EXERCISE BRIEF:
Show all lines from the listing below that contain "inner".

Entries with parts and joints:
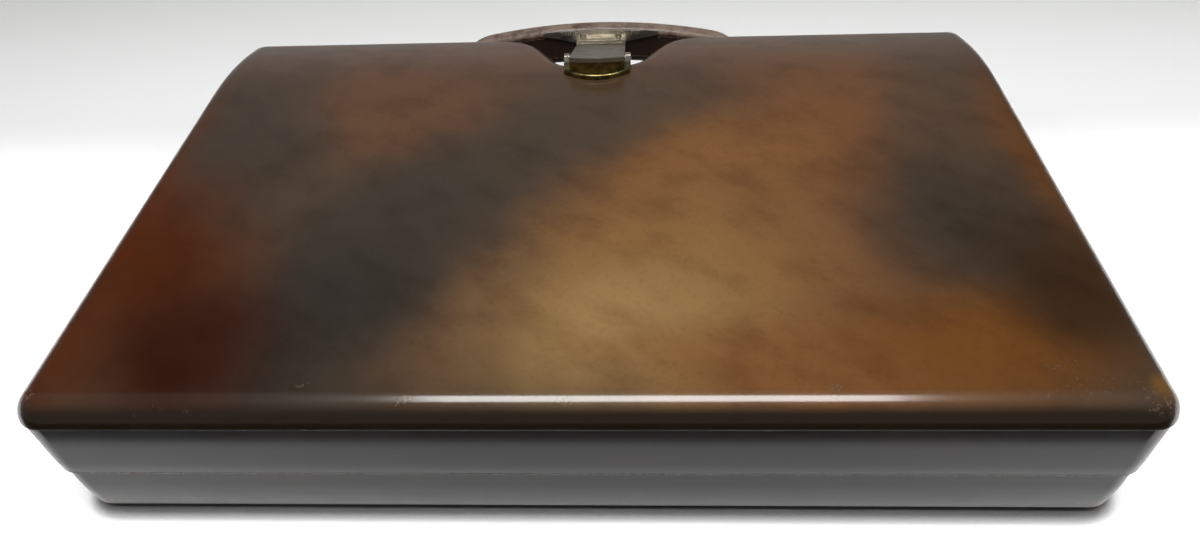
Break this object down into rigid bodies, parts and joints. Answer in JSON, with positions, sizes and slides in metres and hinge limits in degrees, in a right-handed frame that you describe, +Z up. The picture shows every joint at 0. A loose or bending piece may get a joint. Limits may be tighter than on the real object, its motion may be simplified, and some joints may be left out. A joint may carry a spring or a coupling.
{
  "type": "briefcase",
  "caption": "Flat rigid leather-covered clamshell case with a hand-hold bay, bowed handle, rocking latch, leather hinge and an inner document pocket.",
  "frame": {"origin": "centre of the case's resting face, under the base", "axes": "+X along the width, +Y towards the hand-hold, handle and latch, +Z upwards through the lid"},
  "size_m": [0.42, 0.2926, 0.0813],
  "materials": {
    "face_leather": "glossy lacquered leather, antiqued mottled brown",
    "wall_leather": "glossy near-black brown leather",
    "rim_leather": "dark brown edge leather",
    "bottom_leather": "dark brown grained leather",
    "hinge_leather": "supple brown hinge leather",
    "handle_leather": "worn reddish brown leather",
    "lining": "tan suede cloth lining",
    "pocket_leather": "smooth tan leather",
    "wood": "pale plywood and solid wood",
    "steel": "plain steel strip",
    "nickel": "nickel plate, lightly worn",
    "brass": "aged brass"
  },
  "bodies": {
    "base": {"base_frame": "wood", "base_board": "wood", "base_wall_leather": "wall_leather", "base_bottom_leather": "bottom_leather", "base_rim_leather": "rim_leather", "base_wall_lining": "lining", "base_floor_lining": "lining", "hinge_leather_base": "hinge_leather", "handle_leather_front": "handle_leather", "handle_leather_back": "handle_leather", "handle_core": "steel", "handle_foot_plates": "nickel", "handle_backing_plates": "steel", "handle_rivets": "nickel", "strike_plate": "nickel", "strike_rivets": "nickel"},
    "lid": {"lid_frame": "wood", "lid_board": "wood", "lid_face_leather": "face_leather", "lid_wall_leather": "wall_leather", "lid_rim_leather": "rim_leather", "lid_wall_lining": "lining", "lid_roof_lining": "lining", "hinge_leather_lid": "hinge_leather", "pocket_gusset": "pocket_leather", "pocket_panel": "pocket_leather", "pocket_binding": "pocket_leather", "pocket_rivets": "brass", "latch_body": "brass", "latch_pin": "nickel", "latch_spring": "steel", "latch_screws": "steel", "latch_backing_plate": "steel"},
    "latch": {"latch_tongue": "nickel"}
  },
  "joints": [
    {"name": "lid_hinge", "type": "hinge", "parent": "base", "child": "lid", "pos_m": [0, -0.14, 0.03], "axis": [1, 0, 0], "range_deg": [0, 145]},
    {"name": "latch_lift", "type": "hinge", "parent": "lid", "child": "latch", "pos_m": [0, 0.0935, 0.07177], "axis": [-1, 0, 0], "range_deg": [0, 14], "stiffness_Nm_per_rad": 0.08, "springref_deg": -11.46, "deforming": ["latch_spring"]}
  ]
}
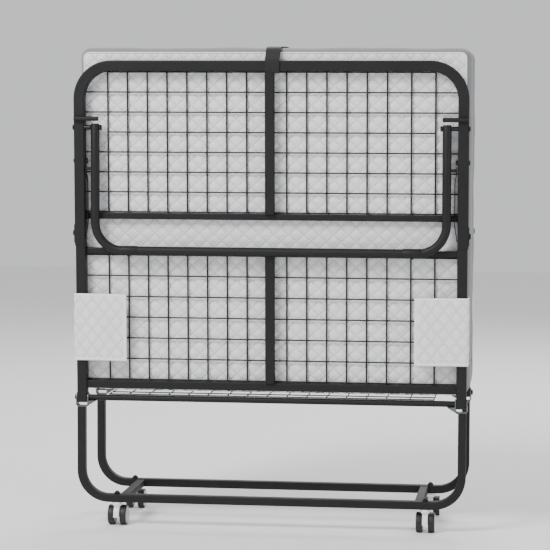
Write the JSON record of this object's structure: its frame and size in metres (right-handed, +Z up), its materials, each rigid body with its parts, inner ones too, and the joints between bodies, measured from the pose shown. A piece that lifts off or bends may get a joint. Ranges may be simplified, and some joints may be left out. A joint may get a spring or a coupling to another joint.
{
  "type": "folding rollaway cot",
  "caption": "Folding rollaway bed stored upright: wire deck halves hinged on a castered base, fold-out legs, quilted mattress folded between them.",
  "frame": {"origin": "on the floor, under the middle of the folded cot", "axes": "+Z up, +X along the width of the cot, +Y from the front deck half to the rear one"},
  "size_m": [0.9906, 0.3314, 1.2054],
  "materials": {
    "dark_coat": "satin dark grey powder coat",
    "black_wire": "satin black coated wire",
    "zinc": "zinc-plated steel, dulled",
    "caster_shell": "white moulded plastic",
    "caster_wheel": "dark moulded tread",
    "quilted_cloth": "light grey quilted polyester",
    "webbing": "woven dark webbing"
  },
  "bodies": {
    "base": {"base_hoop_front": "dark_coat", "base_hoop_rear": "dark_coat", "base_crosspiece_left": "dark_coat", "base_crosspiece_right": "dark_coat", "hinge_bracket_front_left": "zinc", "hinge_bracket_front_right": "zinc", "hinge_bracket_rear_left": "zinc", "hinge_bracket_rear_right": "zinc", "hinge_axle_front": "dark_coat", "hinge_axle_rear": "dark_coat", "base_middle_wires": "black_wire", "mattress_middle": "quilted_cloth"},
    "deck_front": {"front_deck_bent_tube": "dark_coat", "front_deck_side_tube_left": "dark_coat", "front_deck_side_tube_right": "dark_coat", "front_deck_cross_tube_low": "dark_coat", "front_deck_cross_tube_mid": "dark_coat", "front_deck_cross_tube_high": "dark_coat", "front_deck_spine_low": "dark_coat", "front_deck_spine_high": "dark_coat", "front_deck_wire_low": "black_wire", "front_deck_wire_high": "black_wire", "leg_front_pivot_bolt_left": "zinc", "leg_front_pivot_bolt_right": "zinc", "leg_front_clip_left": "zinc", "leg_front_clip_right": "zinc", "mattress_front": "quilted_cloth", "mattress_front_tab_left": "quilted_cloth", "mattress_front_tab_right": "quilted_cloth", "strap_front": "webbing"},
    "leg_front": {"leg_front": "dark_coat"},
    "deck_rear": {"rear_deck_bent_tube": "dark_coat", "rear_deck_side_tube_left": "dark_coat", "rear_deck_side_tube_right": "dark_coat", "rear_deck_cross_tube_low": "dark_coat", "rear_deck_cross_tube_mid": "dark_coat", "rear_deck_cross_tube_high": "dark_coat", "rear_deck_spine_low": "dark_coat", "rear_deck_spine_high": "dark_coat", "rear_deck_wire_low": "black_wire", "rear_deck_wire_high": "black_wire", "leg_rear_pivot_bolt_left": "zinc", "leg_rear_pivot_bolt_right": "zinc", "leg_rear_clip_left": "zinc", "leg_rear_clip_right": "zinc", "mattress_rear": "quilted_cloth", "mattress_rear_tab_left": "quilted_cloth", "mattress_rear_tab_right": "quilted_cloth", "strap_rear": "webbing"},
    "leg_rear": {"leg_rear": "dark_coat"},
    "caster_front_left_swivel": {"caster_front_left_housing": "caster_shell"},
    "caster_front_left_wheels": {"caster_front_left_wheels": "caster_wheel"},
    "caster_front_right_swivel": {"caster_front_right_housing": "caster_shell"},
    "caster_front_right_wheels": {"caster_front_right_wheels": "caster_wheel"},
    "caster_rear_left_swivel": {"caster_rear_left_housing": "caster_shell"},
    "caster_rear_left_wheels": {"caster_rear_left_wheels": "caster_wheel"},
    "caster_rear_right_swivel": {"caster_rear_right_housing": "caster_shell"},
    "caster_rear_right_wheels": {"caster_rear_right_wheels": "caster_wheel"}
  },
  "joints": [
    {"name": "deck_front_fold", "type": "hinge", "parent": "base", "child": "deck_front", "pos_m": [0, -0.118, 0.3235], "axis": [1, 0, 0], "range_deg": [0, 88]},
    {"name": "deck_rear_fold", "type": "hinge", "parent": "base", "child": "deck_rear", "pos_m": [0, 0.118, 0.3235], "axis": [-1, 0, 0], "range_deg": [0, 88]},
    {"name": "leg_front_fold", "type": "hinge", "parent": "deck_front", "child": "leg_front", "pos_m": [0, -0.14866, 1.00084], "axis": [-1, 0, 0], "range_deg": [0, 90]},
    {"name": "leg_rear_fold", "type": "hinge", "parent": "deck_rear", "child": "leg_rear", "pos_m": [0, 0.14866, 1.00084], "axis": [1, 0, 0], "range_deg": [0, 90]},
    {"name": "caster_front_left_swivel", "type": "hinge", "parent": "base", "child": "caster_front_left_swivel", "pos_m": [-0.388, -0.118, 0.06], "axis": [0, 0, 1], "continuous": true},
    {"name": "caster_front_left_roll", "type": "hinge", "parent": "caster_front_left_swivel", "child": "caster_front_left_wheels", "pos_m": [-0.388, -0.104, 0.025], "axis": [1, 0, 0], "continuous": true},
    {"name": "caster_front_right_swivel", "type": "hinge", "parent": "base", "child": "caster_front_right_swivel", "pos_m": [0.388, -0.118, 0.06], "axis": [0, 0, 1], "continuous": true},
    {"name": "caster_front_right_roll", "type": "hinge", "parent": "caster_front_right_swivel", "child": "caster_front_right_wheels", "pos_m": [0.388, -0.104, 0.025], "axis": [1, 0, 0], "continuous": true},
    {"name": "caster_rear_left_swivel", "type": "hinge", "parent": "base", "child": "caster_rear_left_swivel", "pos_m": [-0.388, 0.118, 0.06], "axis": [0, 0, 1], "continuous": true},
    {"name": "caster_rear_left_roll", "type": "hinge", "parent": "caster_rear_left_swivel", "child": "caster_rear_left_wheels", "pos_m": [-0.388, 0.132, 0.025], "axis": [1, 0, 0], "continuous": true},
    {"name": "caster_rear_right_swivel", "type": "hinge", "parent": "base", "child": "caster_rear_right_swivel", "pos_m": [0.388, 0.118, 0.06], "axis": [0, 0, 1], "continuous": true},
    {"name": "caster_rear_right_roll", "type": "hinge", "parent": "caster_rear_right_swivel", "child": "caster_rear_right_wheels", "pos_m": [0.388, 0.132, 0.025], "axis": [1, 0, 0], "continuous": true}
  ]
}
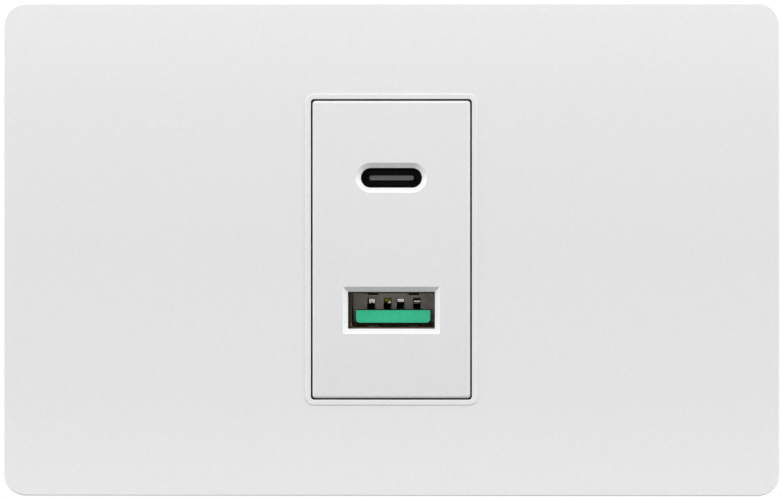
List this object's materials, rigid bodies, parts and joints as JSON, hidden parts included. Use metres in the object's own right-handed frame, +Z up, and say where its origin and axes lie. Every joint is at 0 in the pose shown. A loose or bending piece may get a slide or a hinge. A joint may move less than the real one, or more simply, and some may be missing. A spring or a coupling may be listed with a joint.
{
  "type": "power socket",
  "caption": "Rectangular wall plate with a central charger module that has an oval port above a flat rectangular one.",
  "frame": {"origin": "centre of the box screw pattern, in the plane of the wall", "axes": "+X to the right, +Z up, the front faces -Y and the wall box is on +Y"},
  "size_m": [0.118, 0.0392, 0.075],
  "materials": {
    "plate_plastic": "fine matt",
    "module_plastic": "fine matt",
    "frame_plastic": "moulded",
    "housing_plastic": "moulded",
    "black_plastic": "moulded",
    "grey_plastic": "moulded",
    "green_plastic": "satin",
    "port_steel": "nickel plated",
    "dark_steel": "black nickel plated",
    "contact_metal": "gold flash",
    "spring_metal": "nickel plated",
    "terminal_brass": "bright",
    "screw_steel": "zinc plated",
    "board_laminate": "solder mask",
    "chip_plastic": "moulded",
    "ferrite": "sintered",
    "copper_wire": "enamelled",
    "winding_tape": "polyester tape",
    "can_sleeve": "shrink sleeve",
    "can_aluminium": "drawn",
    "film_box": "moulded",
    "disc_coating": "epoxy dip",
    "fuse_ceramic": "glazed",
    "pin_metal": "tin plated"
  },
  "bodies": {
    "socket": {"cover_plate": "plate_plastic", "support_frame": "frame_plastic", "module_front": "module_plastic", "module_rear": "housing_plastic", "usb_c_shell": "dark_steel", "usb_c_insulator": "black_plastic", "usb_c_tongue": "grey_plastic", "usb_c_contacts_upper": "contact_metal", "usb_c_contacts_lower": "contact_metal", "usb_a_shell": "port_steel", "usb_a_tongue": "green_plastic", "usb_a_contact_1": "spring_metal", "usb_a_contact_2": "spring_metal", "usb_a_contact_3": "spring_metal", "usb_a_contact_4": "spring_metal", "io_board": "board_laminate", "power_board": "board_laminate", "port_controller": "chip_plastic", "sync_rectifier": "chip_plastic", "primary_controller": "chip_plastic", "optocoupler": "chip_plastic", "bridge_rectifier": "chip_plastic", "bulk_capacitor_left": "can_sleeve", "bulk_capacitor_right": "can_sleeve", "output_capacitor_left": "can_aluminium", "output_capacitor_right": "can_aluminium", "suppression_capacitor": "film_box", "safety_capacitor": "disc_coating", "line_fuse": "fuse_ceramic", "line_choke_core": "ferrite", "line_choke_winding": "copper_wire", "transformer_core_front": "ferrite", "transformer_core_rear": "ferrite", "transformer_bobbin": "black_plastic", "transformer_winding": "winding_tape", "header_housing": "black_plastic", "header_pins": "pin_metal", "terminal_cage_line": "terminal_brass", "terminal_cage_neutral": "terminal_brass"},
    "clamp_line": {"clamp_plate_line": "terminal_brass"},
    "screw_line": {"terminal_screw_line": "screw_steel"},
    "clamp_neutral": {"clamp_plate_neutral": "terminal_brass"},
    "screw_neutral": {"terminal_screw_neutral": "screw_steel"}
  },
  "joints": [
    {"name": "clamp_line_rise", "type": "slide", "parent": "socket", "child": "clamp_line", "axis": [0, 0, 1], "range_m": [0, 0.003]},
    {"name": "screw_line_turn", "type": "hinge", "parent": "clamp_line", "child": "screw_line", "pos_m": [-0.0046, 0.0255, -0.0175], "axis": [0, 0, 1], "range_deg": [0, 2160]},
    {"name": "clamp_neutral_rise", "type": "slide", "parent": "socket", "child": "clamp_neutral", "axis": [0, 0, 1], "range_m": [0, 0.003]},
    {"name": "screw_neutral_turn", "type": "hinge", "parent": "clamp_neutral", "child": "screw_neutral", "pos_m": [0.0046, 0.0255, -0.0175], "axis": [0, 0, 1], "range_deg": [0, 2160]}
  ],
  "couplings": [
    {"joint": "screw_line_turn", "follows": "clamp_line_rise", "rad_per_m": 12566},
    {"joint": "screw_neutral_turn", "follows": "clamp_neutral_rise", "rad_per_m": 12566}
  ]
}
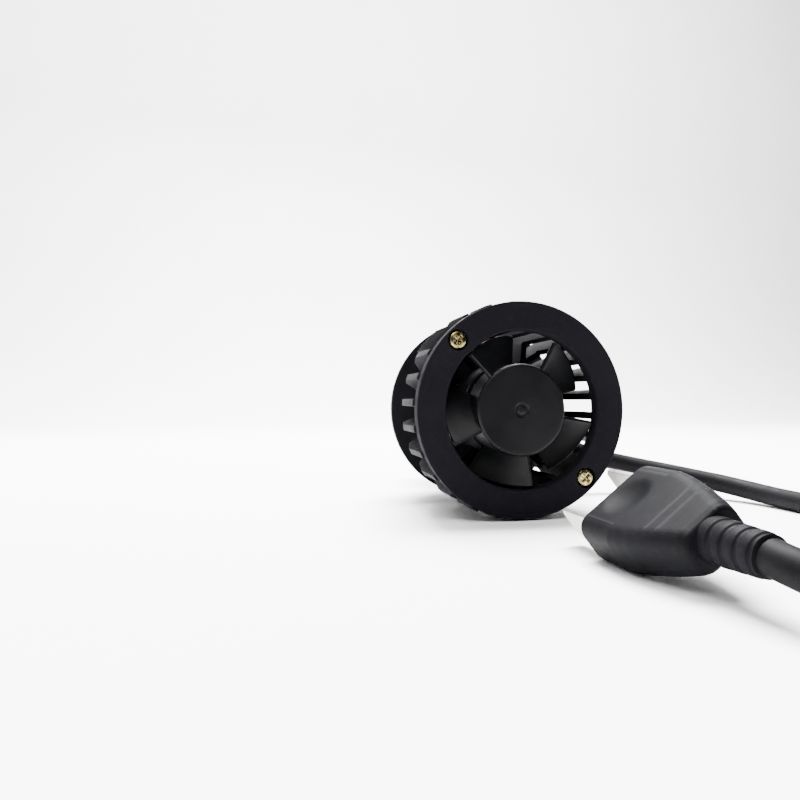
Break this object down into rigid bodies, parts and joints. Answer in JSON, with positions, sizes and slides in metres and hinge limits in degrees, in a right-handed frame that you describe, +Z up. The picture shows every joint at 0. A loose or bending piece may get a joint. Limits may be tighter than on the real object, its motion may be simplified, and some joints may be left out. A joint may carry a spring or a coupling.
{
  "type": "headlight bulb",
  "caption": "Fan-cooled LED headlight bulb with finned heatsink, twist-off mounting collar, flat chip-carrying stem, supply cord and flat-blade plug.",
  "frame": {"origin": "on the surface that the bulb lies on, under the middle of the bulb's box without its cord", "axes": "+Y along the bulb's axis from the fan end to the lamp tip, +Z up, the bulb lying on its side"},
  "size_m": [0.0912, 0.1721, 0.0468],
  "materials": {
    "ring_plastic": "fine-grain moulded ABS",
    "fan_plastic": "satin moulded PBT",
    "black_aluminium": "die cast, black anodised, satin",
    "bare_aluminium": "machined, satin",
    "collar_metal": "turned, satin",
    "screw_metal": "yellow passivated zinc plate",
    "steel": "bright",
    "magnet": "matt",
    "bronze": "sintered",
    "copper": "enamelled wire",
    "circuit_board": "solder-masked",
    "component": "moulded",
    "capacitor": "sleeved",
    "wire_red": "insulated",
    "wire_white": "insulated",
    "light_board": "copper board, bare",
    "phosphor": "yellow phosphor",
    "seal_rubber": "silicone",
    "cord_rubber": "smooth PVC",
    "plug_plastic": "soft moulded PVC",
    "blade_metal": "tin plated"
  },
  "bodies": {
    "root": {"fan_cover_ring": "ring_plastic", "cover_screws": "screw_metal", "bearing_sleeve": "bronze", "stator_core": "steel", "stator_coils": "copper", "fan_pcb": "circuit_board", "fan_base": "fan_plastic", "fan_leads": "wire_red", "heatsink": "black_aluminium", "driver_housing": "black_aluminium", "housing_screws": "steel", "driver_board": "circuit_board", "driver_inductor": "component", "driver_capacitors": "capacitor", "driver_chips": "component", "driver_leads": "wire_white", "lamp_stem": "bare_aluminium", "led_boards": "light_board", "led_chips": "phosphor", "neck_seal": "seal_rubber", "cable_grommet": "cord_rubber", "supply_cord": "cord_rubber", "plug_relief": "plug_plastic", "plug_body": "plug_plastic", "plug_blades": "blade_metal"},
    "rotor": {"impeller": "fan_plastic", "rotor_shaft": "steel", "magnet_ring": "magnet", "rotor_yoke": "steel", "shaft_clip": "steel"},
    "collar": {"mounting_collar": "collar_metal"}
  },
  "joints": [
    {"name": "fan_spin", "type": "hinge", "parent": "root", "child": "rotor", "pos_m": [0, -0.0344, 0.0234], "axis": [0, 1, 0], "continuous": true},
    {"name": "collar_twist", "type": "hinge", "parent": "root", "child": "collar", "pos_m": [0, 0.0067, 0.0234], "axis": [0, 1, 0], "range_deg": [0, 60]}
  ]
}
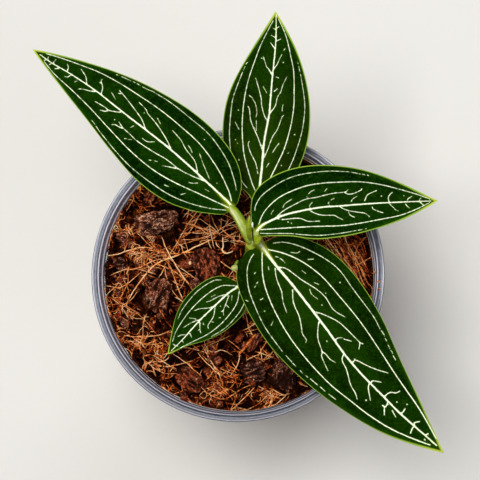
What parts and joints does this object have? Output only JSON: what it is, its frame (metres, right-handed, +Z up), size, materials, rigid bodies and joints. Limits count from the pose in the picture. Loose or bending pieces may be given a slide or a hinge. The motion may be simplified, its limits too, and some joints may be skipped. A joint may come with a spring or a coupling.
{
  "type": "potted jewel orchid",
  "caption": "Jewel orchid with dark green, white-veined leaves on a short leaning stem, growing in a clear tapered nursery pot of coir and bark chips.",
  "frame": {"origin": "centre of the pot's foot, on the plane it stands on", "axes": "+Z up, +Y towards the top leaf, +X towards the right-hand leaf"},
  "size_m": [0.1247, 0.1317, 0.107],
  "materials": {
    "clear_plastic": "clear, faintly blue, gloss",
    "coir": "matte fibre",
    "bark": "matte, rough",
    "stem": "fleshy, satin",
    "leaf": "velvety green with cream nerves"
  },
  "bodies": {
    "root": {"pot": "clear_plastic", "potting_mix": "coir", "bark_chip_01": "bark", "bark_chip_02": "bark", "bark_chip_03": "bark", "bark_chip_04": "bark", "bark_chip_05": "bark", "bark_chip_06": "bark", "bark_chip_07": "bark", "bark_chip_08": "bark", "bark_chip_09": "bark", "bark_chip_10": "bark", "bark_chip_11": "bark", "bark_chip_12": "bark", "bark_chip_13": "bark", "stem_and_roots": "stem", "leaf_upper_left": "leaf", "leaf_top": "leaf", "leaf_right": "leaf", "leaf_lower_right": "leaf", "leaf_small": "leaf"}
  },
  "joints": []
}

RESULT OF THIS TASK:
  "caption": "Flat rigid leather-covered clamshell case with a hand-hold bay, bowed handle, rocking latch, leather hinge and an inner document pocket.",
Write the JSON record of this object's structure: its frame and size in metres (right-handed, +Z up), its materials, each rigid body with its parts, inner ones too, and the joints between bodies, measured from the pose shown. A piece that lifts off or bends may get a joint. Ranges may be simplified, and some joints may be left out. A joint may get a spring or a coupling to another joint.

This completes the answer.